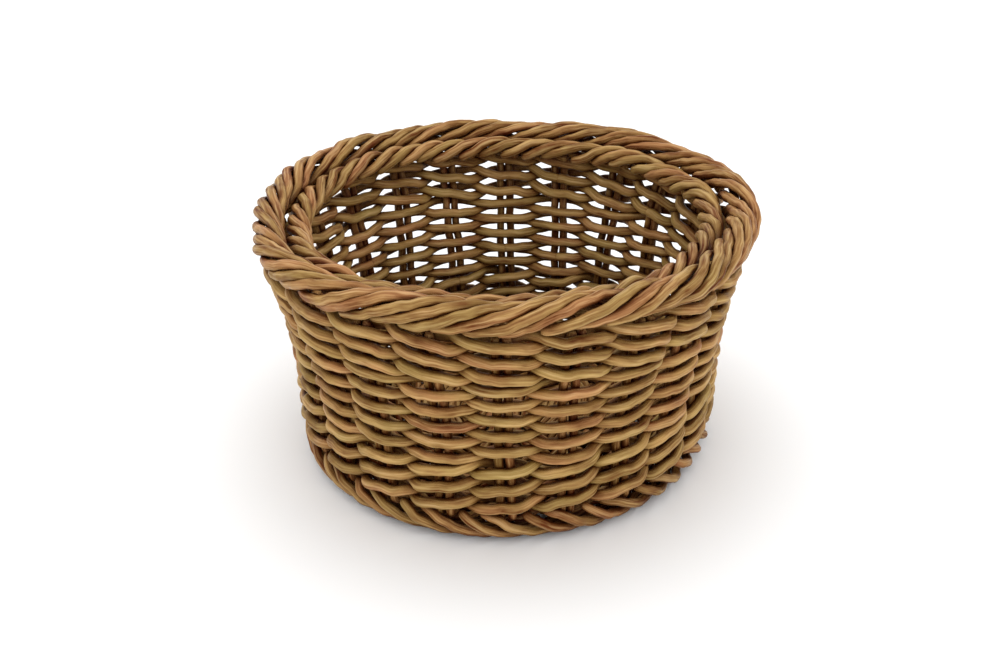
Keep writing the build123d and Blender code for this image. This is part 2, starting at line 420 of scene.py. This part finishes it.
class Nodes:
    """Small helper that adds nodes to a material and links them."""

    def __init__(self, material):
        self.tree = material.node_tree
        self.tree.nodes.clear()

    def add(self, kind, inputs=None, **settings):
        node = self.tree.nodes.new(kind)
        for key, value in settings.items():
            setattr(node, key, value)
        for key, value in (inputs or {}).items():
            if isinstance(value, bpy.types.NodeSocket):
                self.tree.links.new(value, node.inputs[key])
            else:
                node.inputs[key].default_value = value
        return node

    def maths(self, operation, a, b, clamp=False):
        node = self.add("ShaderNodeMath", {0: a, 1: b}, operation=operation, use_clamp=clamp)
        return node.outputs[0]

    def span(self, value, low, high, to_low=0.0, to_high=1.0):
        node = self.add("ShaderNodeMapRange", {"Value": value, "From Min": low, "From Max": high,
                                               "To Min": to_low, "To Max": to_high})
        return node.outputs["Result"]

    def mix(self, share, a, b, blend="MIX"):
        node = self.add("ShaderNodeMix", data_type="RGBA", blend_type=blend, clamp_factor=True)
        for key, value in ((0, share), (6, a), (7, b)):
            if isinstance(value, bpy.types.NodeSocket):
                self.tree.links.new(value, node.inputs[key])
            else:
                node.inputs[key].default_value = value
        return node.outputs[2]

    def noise(self, vector, scale, size, detail=2.0, roughness=0.55):
        mapped = self.add("ShaderNodeMapping", {"Vector": vector, "Scale": scale})
        node = self.add("ShaderNodeTexNoise", {"Vector": mapped.outputs[0], "Scale": size,
                                               "Detail": detail, "Roughness": roughness})
        return node.outputs["Fac"]


def tint(red, green, blue):
    """Linear colour from 0 to 255 display values."""
    values = [v / 255 for v in (red, green, blue)]
    linear = [v / 12.92 if v <= 0.04045 else ((v + 0.055) / 1.055) ** 2.4 for v in values]
    return (*linear, 1.0)


OLIVE = tint(176, 148, 86)
GOLD = tint(195, 157, 96)
TAN = tint(192, 140, 91)
# colour that darkens the cords, both for their own darker tone and for painted shade
DARK_TONE_AND_SHADE = tint(94, 42, 4)
# colour of the painted shade in the crevices between strands
PAINTED_CREVICE_SHADE = tint(56, 11, 0)
PALE = tint(221, 187, 136)


def cord_material(name, shade, redness):
    """Round extruded cord: mixed olive, gold and reddish strands with fine streaks along them, with painted
    shade in the crevices and, through the shade argument, all over.
    """
    material = bpy.data.materials.new(name)
    material.use_nodes = True
    n = Nodes(material)
    fibre = n.add("ShaderNodeAttribute", attribute_name="fibre").outputs["Vector"]
    tone = n.add("ShaderNodeAttribute", attribute_name="tone").outputs["Vector"]
    parts = n.add("ShaderNodeSeparateXYZ", {0: tone})
    hue, value, wear = parts.outputs

    patches = n.noise(fibre, (0.10, 0.10, 0.035), 1.0, 2.0)
    blotches = n.noise(fibre, (0.35, 0.35, 0.11), 1.0, 3.0)
    streaks = n.noise(fibre, (1.0, 1.0, 0.05), 1.0, 3.0, 0.6)
    hairs = n.noise(fibre, (3.2, 3.2, 0.12), 1.0, 2.0, 0.6)

    red = n.maths("ADD", n.maths("MULTIPLY", hue, 0.7), n.span(patches, 0.3, 0.7, -0.4, 0.45))
    red = n.maths("ADD", red, redness, clamp=True)
    colour = n.mix(n.span(red, 0.0, 0.55), OLIVE, GOLD)
    colour = n.mix(n.span(red, 0.5, 1.0), colour, TAN)

    # Darker blotches, streaks and strands are the cords' own colour, except the foot's extra darkness, which
    # is painted shade.
    dark = n.span(blotches, 0.42, 0.72, 0.0, 0.38)
    dark = n.maths("ADD", dark, n.span(streaks, 0.44, 0.68, 0.0, 0.4))
    dark = n.maths("ADD", dark, n.maths("MULTIPLY", n.maths("POWER", value, 2.0), 0.25))
    # Painted shade, in part: the material's shade darkens it all over, for the cords' own darker tone and for
    # the shade the base and stakes sit in.
    dark = n.maths("ADD", dark, shade, clamp=True)
    colour = n.mix(dark, colour, DARK_TONE_AND_SHADE)
    pale = n.maths("MULTIPLY", n.span(hairs, 0.35, 0.6, 0.3, 1.0), n.span(streaks, 0.5, 0.34, 0.0, 0.42))
    colour = n.mix(pale, colour, PALE)

    # Painted shade: ambient occlusion darkens, reddens and deepens the colour in the crevices between
    # strands, where less light reaches.
    crevice_openness = n.add("ShaderNodeAmbientOcclusion", {"Distance": 0.007}, samples=4).outputs["AO"]
    crevice_shade_gamma = n.span(crevice_openness, 0.86, 0.35, 1.0, 1.6)
    crevice_shaded_colour = n.add("ShaderNodeGamma", {0: colour, 1: crevice_shade_gamma}).outputs[0]
    colour = n.mix(n.span(crevice_openness, 0.80, 0.22, 0.0, 0.94), crevice_shaded_colour, PAINTED_CREVICE_SHADE)

    height = n.maths("ADD", n.maths("MULTIPLY", streaks, 0.7), n.maths("MULTIPLY", hairs, 0.3))
    bump = n.add("ShaderNodeBump", {"Strength": 0.45, "Distance": 0.00045, "Height": height})
    rough = n.maths("ADD", n.span(streaks, 0.3, 0.7, 0.36, 0.52), n.maths("MULTIPLY", wear, 0.08))
    shader = n.add("ShaderNodeBsdfPrincipled", {
        "Base Color": colour, "Roughness": rough, "Normal": bump.outputs[0], "IOR": 1.47,
        "Specular IOR Level": 0.12})
    n.add("ShaderNodeOutputMaterial", {"Surface": shader.outputs[0]})
    return material


# The first number darkens the whole material, both for the cord's own darker tone and as painted shade: the
# base's high value paints the shade on the basket's floor inside the walls, and the stakes' paints the shade
# they sit in behind the strands.
MATERIALS = {
    "base_cord": cord_material("base_cord", 0.38, 0.05),
    "stake_cord": cord_material("stake_cord", 0.22, 0.15),
    "wall_cord": cord_material("wall_cord", 0.02, 0.0),
    "border_cord": cord_material("border_cord", 0.24, 0.15),
}


# ---- the basket ----


def build_base(rng):
    number = 0
    for count, layer, turn in ((LOWER_STICKS, -STICK_LAYER, 0), (UPPER_STICKS, STICK_LAYER, 90)):
        for k in range(count):
            number += 1
            line = turned(stick_line(k - (count - 1) / 2, layer), turn)
            piece(f"base_stick_{number:02d}", "base_cord", [line], STAKE, rng)
    piece("base_lashing", "base_cord", [lashing_line()], BASE_CORD, rng)
    for k, radius in enumerate(BASE_ROWS, 1):
        strands = [base_weaver(radius, 1, 1), base_weaver(radius, -1, 1 + HALF_ROUND)]
        piece(f"base_row_{k}", "base_cord", strands, BASE_CORD, rng)


def build_stakes(rng):
    for k in range(PAIRS):
        rods = [turned(stake_line(side), k * PAIR_STEP) for side in (1, -1)]
        piece(f"stake_pair_{k + 1:02d}", "stake_cord", rods, STAKE, rng)


def build_twined_rows(band, heights, tilt, rng):
    for k, height in enumerate(heights, 1):
        seam = 2 * k + 1
        strands = [wall_weaver(height, 1, tilt, seam), wall_weaver(height, -1, tilt, seam + HALF_ROUND)]
        piece(f"{band}_twined_row_{k}", "wall_cord", strands, TWINED_CORD, rng)


def build_plain_rows(rng):
    for k in range(PLAIN_ROWS):
        side = (-1) ** k
        seam = 2 * k + (1 if side > 0 else 0)
        line = wall_weaver(PLAIN_START + k * PLAIN_PITCH, side, 0, seam)
        piece(f"plain_row_{k + 1:02d}", "wall_cord", [line], CORD, rng)


def build_rim(rng):
    step = 360 / RIM_STRANDS
    for name, rope in (("rim_outer_rope", OUTER_ROPE), ("rim_inner_rope", INNER_ROPE)):
        strands = [turned(rope_line(rope, rng), k * step) for k in range(RIM_STRANDS)]
        piece(name, "border_cord", strands, ROPE_CORD, rng)


def build_foot(rng):
    strands = []
    for k in range(2 * PAIRS):
        line = foot_line(FOOT_HEAD_START if k % 2 else 0, rng)
        strands.append(turned(line, FOOT_START + k * PAIR_STEP / 2))
    # Painted shade: the foot's strands are all made darker, for the shade at the bottom of the basket.
    piece("foot_rope", "border_cord", strands, FOOT_CORD, rng, FOOT_PAINTED_SHADE)


def build_basket():
    rng = random.Random(SEED)
    build_base(rng)
    build_stakes(rng)
    build_twined_rows("lower", LOWER_TWINED_ROWS, -TWINE_TILT, rng)
    build_twined_rows("upper", UPPER_TWINED_ROWS, TWINE_TILT, rng)
    build_plain_rows(rng)
    build_rim(rng)
    build_foot(rng)


# ---- floor, light and camera ----


def add_floor():
    half = 4.0
    corners = [(-half, -half, 0), (half, -half, 0), (half, half, 0), (-half, half, 0)]
    mesh = bpy.data.meshes.new("floor")
    mesh.from_pydata(corners, [], [(0, 1, 2, 3)])
    floor = bpy.data.objects.new("floor", mesh)
    bpy.context.scene.collection.objects.link(floor)
    material = bpy.data.materials.new("pale_floor")
    material.use_nodes = True
    shader = material.node_tree.nodes["Principled BSDF"]
    shader.inputs["Base Color"].default_value = (0.93, 0.93, 0.93, 1)
    shader.inputs["Roughness"].default_value = 0.9
    mesh.materials.append(material)


def add_light(name, place, size, power):
    """A round lamp that points at the middle of the basket."""
    light = bpy.data.lights.new(name, "AREA")
    light.shape = "DISK"
    light.size = size
    light.energy = power
    lamp = bpy.data.objects.new(name, light)
    lamp.location = place
    aim = Vector((0, 0, 0.06)) - Vector(place)
    lamp.rotation_euler = aim.to_track_quat("-Z", "Y").to_euler()
    bpy.context.scene.collection.objects.link(lamp)


def add_lights():
    world = bpy.data.worlds.new("studio")
    world.use_nodes = True
    background = world.node_tree.nodes["Background"]
    background.inputs["Color"].default_value = (1, 1, 1, 1)
    background.inputs["Strength"].default_value = 1.12
    bpy.context.scene.world = world
    add_light("key", (-0.1, 0.15, 1.3), 0.9, 4.0)
    add_light("fill", (0.6, -0.9, 0.8), 0.8, 1.2)
    bpy.context.scene.view_settings.view_transform = "Standard"


def add_camera():
    """Looks down at the middle of the wall, from a little to the right of the front."""
    distance, elevation, azimuth, roll = 0.6184, 28.8, 9.2, -1.1
    target = Vector((-0.0024, 0, 0.0473))
    rise, turn, tip = (math.radians(v) for v in (elevation, azimuth, roll))
    back = Vector((math.sin(turn) * math.cos(rise), -math.cos(turn) * math.cos(rise), math.sin(rise)))
    right = Vector((math.cos(turn), math.sin(turn), 0))
    up = back.cross(right)
    right, up = right * math.cos(tip) + up * math.sin(tip), up * math.cos(tip) - right * math.sin(tip)
    camera = bpy.data.objects.new("camera", bpy.data.cameras.new("camera"))
    camera.data.lens = 50.7
    camera.data.sensor_width = 36.0
    camera.data.clip_start = 0.01
    facing = Matrix((right, up, back)).transposed().to_4x4()
    camera.matrix_world = Matrix.Translation(target + back * distance) @ facing
    bpy.context.scene.collection.objects.link(camera)
    bpy.context.scene.camera = camera


build_basket()
add_floor()
add_lights()
add_camera()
==============================
• **Aim**:
Begin with the first line of the listing and copy exactly through the line that contains "return node.outputs[2]", please, keeping both ends and leaving out everything after.

• **Problem solution**:
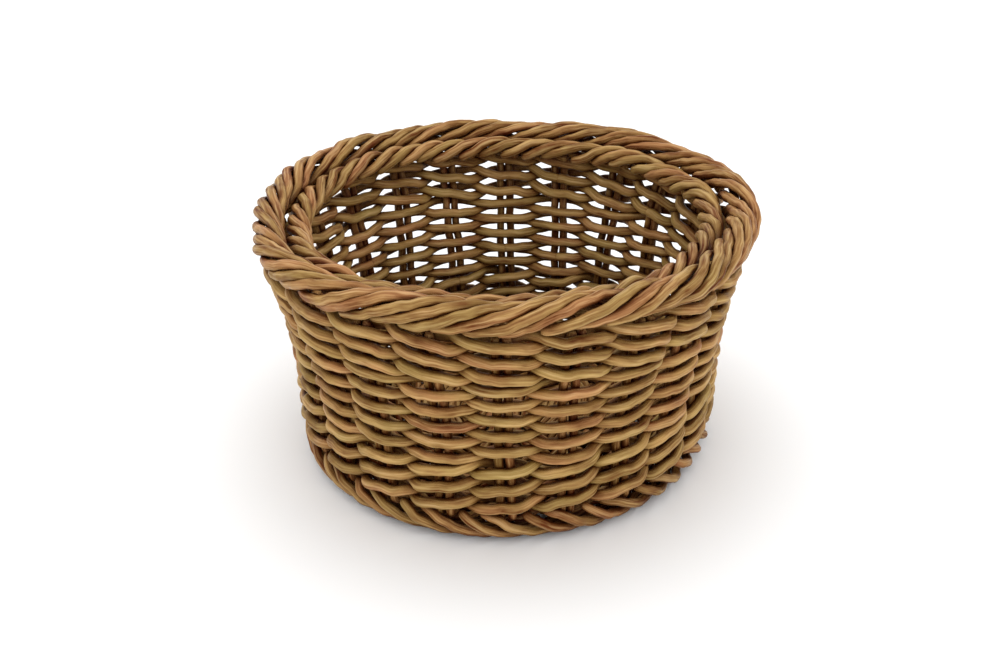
Keep writing the build123d and Blender code for this image. This is part 2, starting at line 420 of scene.py. This part finishes it.
class Nodes:
    """Small helper that adds nodes to a material and links them."""

    def __init__(self, material):
        self.tree = material.node_tree
        self.tree.nodes.clear()

    def add(self, kind, inputs=None, **settings):
        node = self.tree.nodes.new(kind)
        for key, value in settings.items():
            setattr(node, key, value)
        for key, value in (inputs or {}).items():
            if isinstance(value, bpy.types.NodeSocket):
                self.tree.links.new(value, node.inputs[key])
            else:
                node.inputs[key].default_value = value
        return node

    def maths(self, operation, a, b, clamp=False):
        node = self.add("ShaderNodeMath", {0: a, 1: b}, operation=operation, use_clamp=clamp)
        return node.outputs[0]

    def span(self, value, low, high, to_low=0.0, to_high=1.0):
        node = self.add("ShaderNodeMapRange", {"Value": value, "From Min": low, "From Max": high,
                                               "To Min": to_low, "To Max": to_high})
        return node.outputs["Result"]

    def mix(self, share, a, b, blend="MIX"):
        node = self.add("ShaderNodeMix", data_type="RGBA", blend_type=blend, clamp_factor=True)
        for key, value in ((0, share), (6, a), (7, b)):
            if isinstance(value, bpy.types.NodeSocket):
                self.tree.links.new(value, node.inputs[key])
            else:
                node.inputs[key].default_value = value
        return node.outputs[2]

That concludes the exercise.